Time is elastic, its zenith fit to breaking
when you wait for the ambulance – now leaning over him,
now rushing back and forth from house to street straining
for sirens, night so dark and wet and quiet out there.
Listening for breath in a slight boy of fifteen years
is an ancient art requiring silence. Kneeling on your hall floor,
ear right to his lips, beside the frenzied shouts of his father,
whose panic of pacing is the only thing he can offer him.
Your own son watches his friend from the corner,
slumped, slightly beaten, the first fire of alcohol seeming
less necessary than it might have been, not worth the effort now,
while the friend he tried to carry home lies on his side, still.
Slapping his rump to try and wake him feels like assault.
Strange to be able to do things he would never allow,
ice you run across his cheeks a cruelty. Beyond limp,
he will not jerk away, open his mud-brown eyes.
When they finally come, wearied knights of the new wars,
they cannot rouse him, tell us it's not good, open his lids to pupils
so huge, so pitch and utterly void, his mother gasps, sinking,
and you never saw anyone so unconscious who wasn't dead.
You make your son sit and watch. They strap on an oxygen mask,
fail to open his mouth for a tongue block, quietly ask what he took -
vodka yes, but weed? pills? needles? No. Just vodka. Straight.

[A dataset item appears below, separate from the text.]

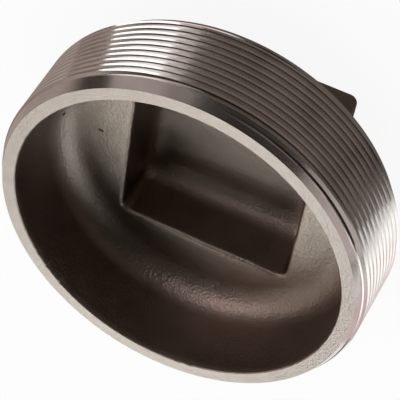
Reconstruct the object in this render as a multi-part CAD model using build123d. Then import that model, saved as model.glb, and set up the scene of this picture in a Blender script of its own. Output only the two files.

“He was kicked,' your boy says, 'they punched me in the head.' And vomits.
Clipped on a stretcher, they lift him out of the hall. In the long night,
fourteen hours twisted in tubes before he rouses, you remember
they loved pizza by the swimming pool for the last three birthdays, watched
videos, Xbox, played Star Wars with Darth Vader the only enemy -
and when you turned sixteen no-one had parties at all.
Robyn lives in Ireland and Australia so she launched her new book Lines of Drift (Doire Press) both there and here. I caught the Aussie launch by Catherine Bateson at Collected Works here in Melbourne and invested in a book. I must say I liked the epic poem Unbroken Stone In A Stubborn Sea – but just too long for a blog I reckon. Again the scroll scroll scroll problem. But this mini-drama called Night Watch caught my attention. Such a shriek of a poem. Recollected in tranquility, as they say.